I’ve shot deer that have dropped on the spot with a .45 ACP and deer that ran a half mile on a double-lung shot with 450 Bushmaster nearly point-blank. I’ve shot pigs directly in the head and they got back up missing half a skull.
No matter what anyone tells you, there is no one-and-done way to predict what will happen to any game animal when shot. Going bigger will not alleviate this and will only serve to make it harder to become proficient.
The very narrow band of individuals who can benefit from the energy generated by .338 Lapua aren’t going to use a semi-auto as they will simply not be as accurate and will weigh enough to be a problem, either for recoil or carry weight. I recommend against using such a rifle and stick to something realistic and easy to master.

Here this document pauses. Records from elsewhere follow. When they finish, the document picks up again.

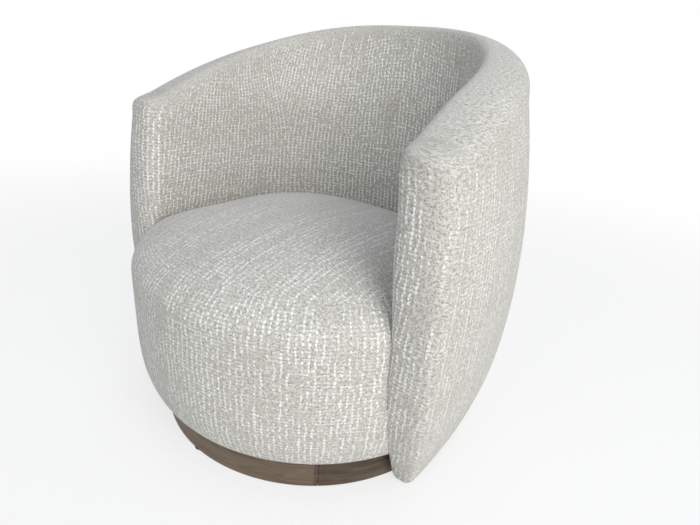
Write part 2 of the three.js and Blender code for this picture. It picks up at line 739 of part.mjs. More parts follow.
for (let index = 0; index < plinthSegments; index += 1) {
  add(`plinth_segment_${index + 1}`, plinthSegment(index), stainedWood);
  add(`glide_${index + 1}`, glide(index), nylon);
}
add("plinth_board", plinthBoard(), plywood);
add("swivel_lower_plate", plate(lowerPlateBottom, pinRadius + fitGap), steel);
add("pivot_pin", pivotPin(), steel);
add("ball_cage", ballCage(), nylon);
ballPlaces.forEach((place, index) => add(`bearing_ball_${index + 1}`, bearingBall(place), steel));
add("swivel_upper_plate", plate(upperPlateBottom, pinRadius + fitGap), steel);
plateFixingPlaces.forEach((place, index) => {
  add(`lower_plate_screw_${index + 1}`, fixing(place, lowerPlateTop + fitGap, -1), steel);
  add(`upper_plate_bolt_${index + 1}`, fixing(place, upperPlateBottom - fitGap, 1), steel);
});
add("body_board", bodyBoard(), plywood);
add("dust_cover", dustCover(), lining);
for (let index = 0; index < uprightCount; index += 1) {
  add(`seat_upright_${index + 1}`, seatUpright(index), plywood);
}
add("front_panel", frontPanel(), plywood);
add("seat_deck", seatDeck(), plywood);
[-1, 0, 1].forEach((row, index) => add(`side_strap_${index + 1}`, sideStrap(row), jute));
[-1, 1].forEach((side, index) => add(`long_strap_${index + 1}`, longStrap(side), jute));
add("seat_foam", seatFoam(), foam);
add("seat_cover", seatCover(), fabric);
add("skirt_band", skirtBand(), plywood);
ribStations.forEach((station, index) => add(`back_rib_${index + 1}`, backRib(station), plywood));
add("top_rail", topRail(), plywood);
add("arm_front_board_left", armFrontBoard(1), plywood);
add("arm_front_board_right", armFrontBoard(-1), plywood);
add("back_pad", backPad(), foam);
add("top_roll_pad", topRollPad(), foam);
add("back_cover", backCover(), fabric);

export default chair;
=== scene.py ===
"""Looks of the swivel barrel chair: its upholstery, wooden plinth, hidden parts and a plain studio."""

import math
from contextlib import contextmanager

import bpy
import numpy as np
from bpy.props import FloatProperty, FloatVectorProperty, PointerProperty
from bpy.types import Operator, Panel, PropertyGroup
from mathutils import Matrix, Vector
from mathutils.bvhtree import BVHTree


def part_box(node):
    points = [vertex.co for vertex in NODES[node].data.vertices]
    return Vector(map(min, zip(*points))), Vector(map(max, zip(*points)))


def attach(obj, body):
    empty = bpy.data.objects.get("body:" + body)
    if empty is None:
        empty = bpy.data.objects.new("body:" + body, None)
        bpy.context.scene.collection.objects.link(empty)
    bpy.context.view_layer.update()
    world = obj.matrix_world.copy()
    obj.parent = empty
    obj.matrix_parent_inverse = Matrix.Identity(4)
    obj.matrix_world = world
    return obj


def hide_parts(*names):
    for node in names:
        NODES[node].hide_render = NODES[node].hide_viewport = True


bl_info = {
    "name": "Swivel Barrel Chair",
    "version": (1, 0, 0),
    "blender": (4, 5, 0),
    "location": "View3D > Sidebar > Barrel Chair",
    "description": "Builds the upholstery, the wooden plinth and the studio round the packed chair",
    "category": "Object",
}

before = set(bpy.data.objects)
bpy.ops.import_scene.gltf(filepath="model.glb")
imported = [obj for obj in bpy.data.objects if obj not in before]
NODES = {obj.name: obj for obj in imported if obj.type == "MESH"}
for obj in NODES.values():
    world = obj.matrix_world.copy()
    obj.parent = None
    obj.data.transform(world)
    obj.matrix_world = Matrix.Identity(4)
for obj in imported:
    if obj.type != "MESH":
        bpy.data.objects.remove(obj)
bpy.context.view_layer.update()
PIN_LOW, PIN_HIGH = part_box("pivot_pin")
AXIS_Y = (PIN_LOW.y + PIN_HIGH.y) / 2

MM = 0.001
BODY = "chair_body"
BASE = "base"
METAL_PARTS = ("swivel", "pivot", "bearing", "lower_plate_screw", "upper_plate_bolt")
PLASTIC_PARTS = ("glide", "ball_cage")

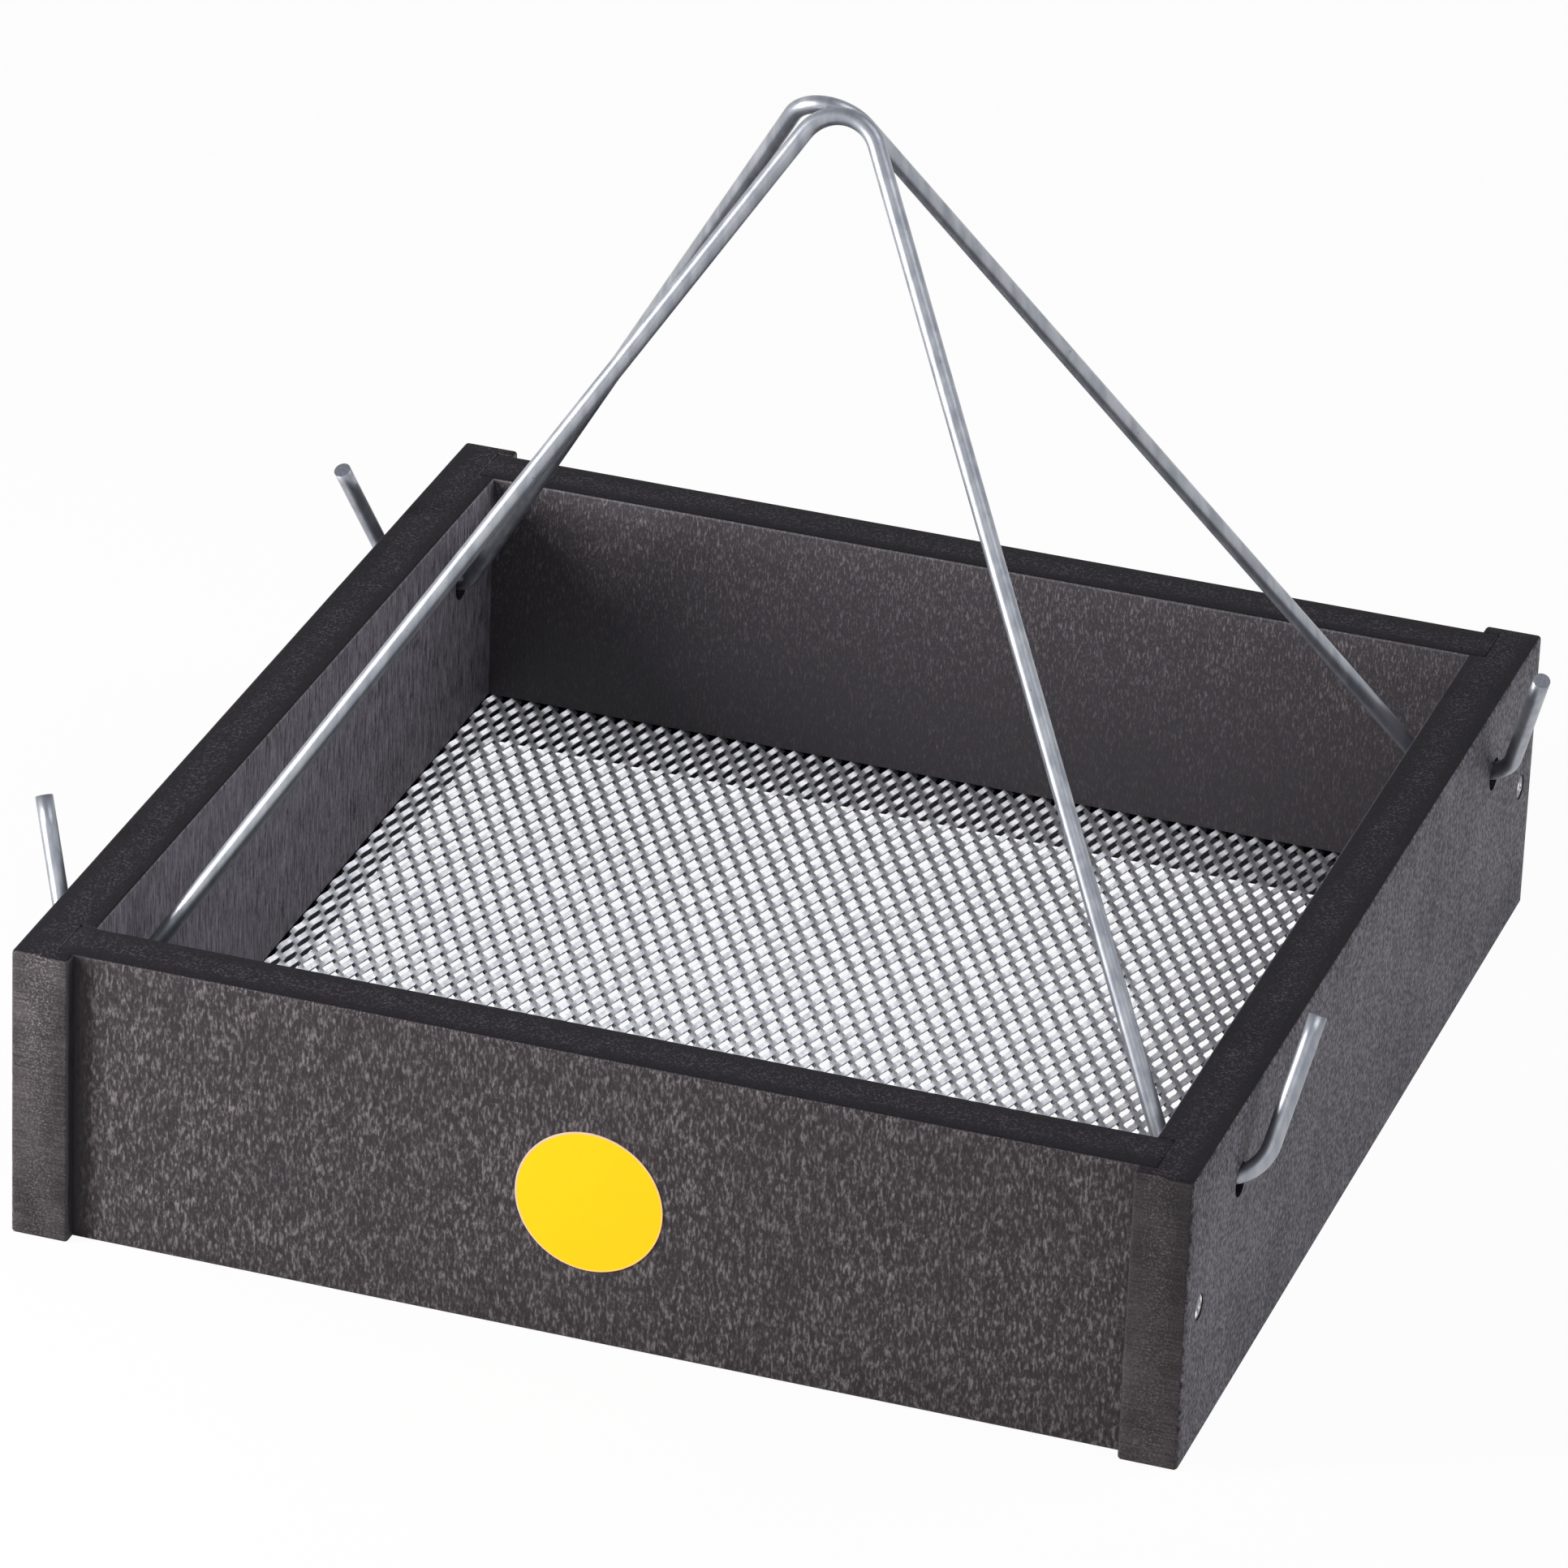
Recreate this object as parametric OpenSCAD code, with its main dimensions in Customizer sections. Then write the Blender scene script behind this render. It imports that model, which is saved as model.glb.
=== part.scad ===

Most hunting in this country takes place inside 300 yards and in fairly dense cover. There is no game that can’t be taken with a .30-06, .45-70/450 Bushmaster, or 6.5 CM with the right bullets.
In closing, I think that Mike will learn that he will probably want a ‘normal’ caliber rifle after trying to master his current 338. There are plenty of great semiauto magnum rifles out there, but they are too ‘old man’ for some. Mike will probably end up with an AR-10, which I think he will be more happy with in the long run.
This post was incorrectly published with an incomplete draft. Above reflects the correct version with a complete answer.